Someone with an income of $10,000 and total debt of $6,000 will have a 60% debt-to-income ratio.
That’s going to be too high for most lenders who want you to stay at or below 40%. If you’re applying for a mortgage especially you want to keep your ratio as low as possible. If you’re at this level of 60% it means you’re definitely too far in debt.
It’s a good idea to pay attention to this ratio periodically, even if you’re not planning on making any major purchases. You want to make sure that you’re continually lowering this amount and not increasing it with new debt.
Your best bet is to start cutting your expenses or increasing your income.
You’ll be even better off if you can do both. If you do both of these you’re also going to increase and rebuild your credit and that may make it easier for you to use some of the special tools for improving your debt situation.
9. You Lie About Your Debt
If you tend to lie about how much money you owe it’s a sign that you know there’s a problem and you don’t want to admit it. You probably feel embarrassed about it and you’re worried about what people will think.
If you lose sleep or can’t concentrate because of your extreme debt you definitely need to do something about it.
Lying isn’t helping anything. It’s just making you feel worse. If you actually do something about that debt you’ll feel better faster.
Don’t Keep Ignoring!
Maybe you already know that you have a problem with debt, but you would rather deny it than do anything about it.
You’re probably worried all the time, but you still try to deny there’s a problem. Once you actually start doing something about your debt you might be surprised how much better you feel.
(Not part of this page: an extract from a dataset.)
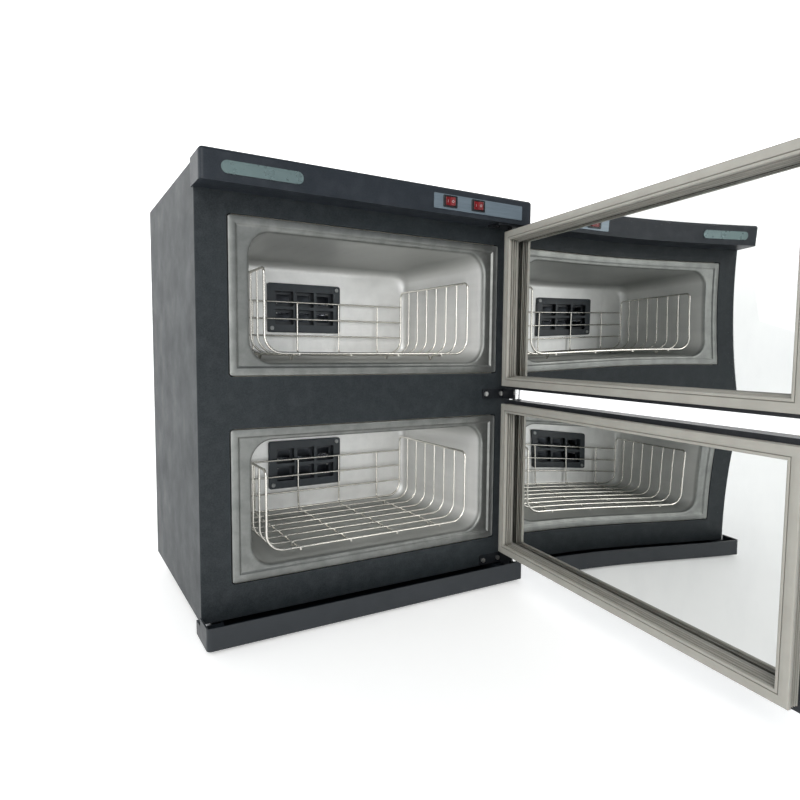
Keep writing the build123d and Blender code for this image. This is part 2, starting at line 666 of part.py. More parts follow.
def door_frame(level):
    cz = door_centre(level)
    frame = ring(cz, DOOR_W, DOOR_H, BEZEL_X, BEZEL_Z, 3.0, 4.0, DOOR_Y0, DOOR_Y1)
    outer_front = frame.edges().group_by(Axis.Y)[0]
    frame = chamfer(outer_front, 1.0)
    # Rebate that the glass and the retainer drop into from behind.
    frame -= slab(0, cz, DOOR_W - 2 * BEZEL_X + 2 * GLASS_LAP, DOOR_H - 2 * BEZEL_Z + 2 * GLASS_LAP,
                  4.0, GLASS_Y0, DOOR_Y1 + 1)
    z0, z1 = door_z(level)
    frame -= upright(HINGE_X, HINGE_Y, z0 - 1, z0 + BUSH_LEN, BUSH_R)
    frame -= upright(HINGE_X, HINGE_Y, z1 - BUSH_LEN, z1 + 1, BUSH_R)
    return frame


def door_glass(level):
    return slab(0, door_centre(level), DOOR_W - 2 * BEZEL_X + 2 * GLASS_LAP - 1,
                DOOR_H - 2 * BEZEL_Z + 2 * GLASS_LAP - 1, 3.5, GLASS_Y0, GLASS_Y1)


def door_retainer(level):
    """Bevelled inner ring that clamps the glass."""
    cz = door_centre(level)
    w = DOOR_W - 2 * BEZEL_X + 2 * GLASS_LAP - 0.4
    h = DOOR_H - 2 * BEZEL_Z + 2 * GLASS_LAP - 0.4
    outer = slab(0, cz, w, h, 3.8, GLASS_Y1, DOOR_Y1)
    front = RectangleRounded(w - 2 * RETAINER_W, h - 2 * RETAINER_W, 3)
    back = RectangleRounded(w - 2 * RETAINER_W + 7, h - 2 * RETAINER_W + 7, 4)
    hole = loft([Location((0, GLASS_Y1 - 0.01, cz)) * (Plane.XZ * front),
                 Location((0, DOOR_Y1 + 0.01, cz)) * (Plane.XZ * back)])
    return outer - hole


def gasket_layers():
    """Inset from the gasket's outer edge, width, and the two depths of each fold."""
    return ((1.0, 13.0, DOOR_Y1, DOOR_Y1 + 2.6),
            (4.0, 8.0, DOOR_Y1 + 2.6, DOOR_Y1 + 4.4),
            (1.5, 12.5, DOOR_Y1 + 4.4, DOOR_Y1 + 6.0),
            (4.0, 7.5, DOOR_Y1 + 6.0, DOOR_Y1 + 7.8),
            (1.0, 13.5, DOOR_Y1 + 7.8, DOOR_Y1 + 9.0),
            (2.5, 8.0, DOOR_Y1 + 9.0, GASKET_FACE - STRIP_T),
            (0.0, STRIP_W, GASKET_FACE - STRIP_T, GASKET_FACE))


def door_gasket(level):
    cz = door_centre(level)
    gasket = None
    for inset, width, y0, y1 in gasket_layers():
        fold = ring(cz, GASKET_W - 2 * inset, GASKET_H - 2 * inset, width, width, 2.0, 1.5, y0, y1)
        gasket = fold if gasket is None else gasket + fold
    for bar in magnet_bars(cz, 0.1):
        gasket -= bar
    return gasket


def magnet_bars(cz, grow):
    """Four magnet strips inside the gasket's flat face."""
    y0, y1 = GASKET_FACE - 2.6 - grow, GASKET_FACE - 1.0 + grow
    mid = STRIP_W / 2
    long_x, long_z = GASKET_W / 2 - STRIP_W - 2, GASKET_H / 2 - STRIP_W - 2
    bars = []
    for s in (-1, 1):
        x = s * (GASKET_W / 2 - mid)
        z = cz + s * (GASKET_H / 2 - mid)
        bars.append(block(x - 3 - grow, x + 3 + grow, y0, y1, cz - long_z - grow, cz + long_z + grow))
        bars.append(block(-long_x - grow, long_x + grow, y0, y1, z - 3 - grow, z + 3 + grow))
    return bars


def magnet_strips(level):
    bars = magnet_bars(door_centre(level), 0.0)
    group = bars[0]
    for bar in bars[1:]:
        group += bar
    return group


def door_bushes(level):
    z0, z1 = door_z(level)
    group = None
    for a, b in ((z0, z0 + BUSH_LEN), (z1 - BUSH_LEN, z1)):
        one = upright(HINGE_X, HINGE_Y, a, b, BUSH_R)
        one -= upright(HINGE_X, HINGE_Y, a - 1, b + 1, PIN_R + PIN_CLEARANCE)
        group = one if group is None else group + one
    return group


def door_handle(level):
    """Lipped pull on the free edge of the door's outer face."""
    cz = door_centre(level)
    x0, length = -219.0, 118.0
    profile = Polyline((0, 0), (0, -15.5), (4.5, -19.0), (13.0, -19.0), (13.0, -15.6), (6.5, -15.0),
                       (4.5, -12.5), (4.5, -4.5), (7.0, -2.6), (19.0, -2.6), (19.0, 0), close=True)
    pull = extrude(make_face(profile), amount=length / 2, both=True)
    pull = fillet(pull.edges().filter_by(Axis.Z).group_by(Axis.Y)[0], 1.2)
    return Location((x0, DOOR_Y0, cz)) * pull


def opened(shape):
    """Swing a door piece from closed to its rest position."""
    out = Location((HINGE_X, HINGE_Y, 0)) * Rotation(0, 0, DOOR_OPEN)
    return out * Location((-HINGE_X, -HINGE_Y, 0)) * shape


# ---------------------------------------------------------------- baskets
def basket(base):
    zf = base + FLOOR_RISE
    zr = zf + FENCE_H
    x0, x1, y0, y1 = BASKET_X0, BASKET_X1, BASKET_Y0, BASKET_Y1
    ym = (y0 + y1) / 2
    bends = (RAIL_BEND, FLOOR_BEND, FLOOR_BEND, RAIL_BEND)
    wires = []
    for y in (y0, y1):
        wires.append(bent_wire([(x0, ym, zr), (x0, y, zr), (x0, y, zf), (x1, y, zf), (x1, y, zr),
                                (x1, ym, zr)], bends, RAIL))
    step = (y1 - y0) / 7
    for i in range(1, 7):
        y = y0 + i * step
        wires.append(bent_wire([(x0, y, zr), (x0, y, zf), (x1, y, zf), (x1, y, zr)],
                               (FLOOR_BEND, FLOOR_BEND), WIRE))
    zc = zf - (WIRE + RAIL) / 2 + 0.5
    tip = base + FOOT_GAP + WIRE / 2
    yr = y1 + (WIRE + RAIL) / 2 - 0.5
    z_top = zf + BACK_RAILS[-1]
    for x in CROSS_X:
        if x in (CROSS_X[0], CROSS_X[-1]):
            points, bend = [(x, y0 - 1, zc)], []
            for yt in (y0 + 28, y1 - 30):
                points += [(x, yt - 6, zc), (x, yt, tip), (x, yt + 6, zc)]
                bend += [2.0, 1.6, 2.0]
            wires.append(bent_wire(points + [(x, yr, zc), (x, yr, z_top)], bend + [9.0], WIRE))
        else:
            wires.append(bent_wire([(x, y0 - 1, zc), (x, yr, zc), (x, yr, z_top)], [9.0], WIRE))
    for rise in BACK_RAILS:
        wires.append(rod((x0, y1, zf + rise), (x1, y1, zf + rise), WIRE))
    whole = wires[0]
    for wire in wires[1:]:
        whole += wire
    return Compound(children=basket_lengths(whole, zf))


def basket_lengths(whole, zf):
    """The welded basket parted at its bends: floor, two side fences, back fence and the bends."""
    x0, x1, y0, y1 = BASKET_X0, BASKET_X1, BASKET_Y0 - 10, BASKET_Y1 + 20
    edge = RAIL / 2 + 0.45
    front1 = BASKET_Y1 - edge
    run = FLOOR_BEND + 0.9
    bend = zf + run
    low, high = zf - 40, zf + FENCE_H + 10
    regions = [
        block(x0 - 10, x1 + 10, front1, y1, low, high),
        block(x0 - 10, x0 + run, y0, front1, bend, high),
        block(x1 - run, x1 + 10, y0, front1, bend, high),
        block(x0 - 10, x0 + run, y0, front1, low, bend),
        block(x1 - run, x1 + 10, y0, front1, low, bend),
        block(x0 + run, x1 - run, y0, front1, low, high),
    ]
    lengths = []
    for region in regions:
        lengths += (whole & region).solids()
    return lengths


def main():
    os.makedirs("parts", exist_ok=True)
    save("front_panel", front_panel())
    save("left_side_panel", side_panel(-1))
    save("right_side_panel", side_panel(1))
    save("top_panel", top_panel())
    save("bottom_panel", bottom_panel())
    save("back_panel", back_panel())
    save("back_panel_screws", back_screws())
    save("cord_gland", cord_gland())
    save("thermostats", thermostats())
    save("thermal_fuses", thermal_fuses())
    save("lamp_cover_screws", lamp_cover_screws())
    save("lamp_holders", lamp_holders())
    save("lamp_ballast", lamp_ballast())
    save("terminal_block", terminal_block())
    save("top_fascia", top_fascia())
    save("control_plate", control_plate())
    save("badge", badge())
    save("middle_hinge_bracket", hinge_bracket(BRACKETS["middle"]))
    save("bottom_hinge_bracket", hinge_bracket(BRACKETS["bottom"]))
    save("top_hinge_plate", top_hinge_plate())
    save("hinge_screws", hinge_screws())
    save("top_hinge_pin", top_hinge_pin())
    save("middle_hinge_pin", middle_hinge_pin())
    save("bottom_hinge_pin", bottom_hinge_pin())
    save("hinge_washers", hinge_washers())
    save("rubber_feet", rubber_feet())
    save("tray_runners", tray_runners())
    save("drip_tray", drip_tray())
    for name, x in SWITCHES.items():
        save(f"{name}_switch_body", switch_body(x))
        save(f"{name}_rocker", rocker(x))
    for level, base in CHAMBER_BASES.items():
        save(f"{level}_liner", liner(base))
        save(f"{level}_insulation", insulation(base))
        save(f"{level}_heater_pad", heater_pad(base))
        save(f"{level}_lamp_cover", lamp_cover(base))
        save(f"{level}_lamp_housing", lamp_housing(base))
        save(f"{level}_uv_lamp", uv_lamp(base))
        save(f"{level}_basket", basket(base))
        save(f"{level}_door_frame", opened(door_frame(level)))
        save(f"{level}_door_glass", opened(door_glass(level)))
        save(f"{level}_door_retainer", opened(door_retainer(level)))
        save(f"{level}_door_gasket", opened(door_gasket(level)))
        save(f"{level}_door_magnets", opened(magnet_strips(level)))
        save(f"{level}_door_bushes", opened(door_bushes(level)))
        save(f"{level}_door_handle", opened(door_handle(level)))


main()
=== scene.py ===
import json
import math

import bmesh
import bpy
from mathutils import Matrix, Quaternion, Vector

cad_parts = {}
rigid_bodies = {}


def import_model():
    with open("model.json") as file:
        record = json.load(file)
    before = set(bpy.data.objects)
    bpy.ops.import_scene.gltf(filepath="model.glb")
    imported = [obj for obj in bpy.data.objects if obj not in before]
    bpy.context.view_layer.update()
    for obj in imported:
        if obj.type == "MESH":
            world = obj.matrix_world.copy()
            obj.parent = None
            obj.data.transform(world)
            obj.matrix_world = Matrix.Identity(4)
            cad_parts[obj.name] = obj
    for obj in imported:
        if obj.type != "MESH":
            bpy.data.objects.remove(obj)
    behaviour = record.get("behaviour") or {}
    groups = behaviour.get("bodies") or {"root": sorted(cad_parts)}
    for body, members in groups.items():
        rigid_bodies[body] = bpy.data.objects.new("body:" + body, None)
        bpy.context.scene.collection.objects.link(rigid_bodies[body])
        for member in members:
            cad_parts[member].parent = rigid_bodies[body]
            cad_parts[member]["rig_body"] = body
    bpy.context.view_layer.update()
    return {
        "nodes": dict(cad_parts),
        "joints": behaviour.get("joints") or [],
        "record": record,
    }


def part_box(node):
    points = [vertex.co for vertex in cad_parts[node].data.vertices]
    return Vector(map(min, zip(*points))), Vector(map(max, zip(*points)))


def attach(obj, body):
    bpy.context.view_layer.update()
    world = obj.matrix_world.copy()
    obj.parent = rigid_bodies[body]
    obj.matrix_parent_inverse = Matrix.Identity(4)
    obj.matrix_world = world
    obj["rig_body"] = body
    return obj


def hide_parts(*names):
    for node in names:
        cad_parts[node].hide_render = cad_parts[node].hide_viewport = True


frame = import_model()
NODES = frame["nodes"]
LEVELS = ("upper", "lower")
MM = 0.001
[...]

There are a couple of great ways developed by professionals exactly for such situations, such as debt avalanche or debt snowball methods.
It’s going to take hard work, time, and effort. It’s going to be difficult. But if you actually admit that you’re too far down that rabbit hole of debt and you start making changes you’re going to improve things for yourself.
If you let things just keep going the way they are and don’t make changes you’re just going to make the problem worse.
You don’t need to face it all alone. You can find professionals like nonprofit credit counselors and financial advisors. They’ll help you understand where you are, what your options are, and how to move forward.
That way, you can control your spending and create a payment plan.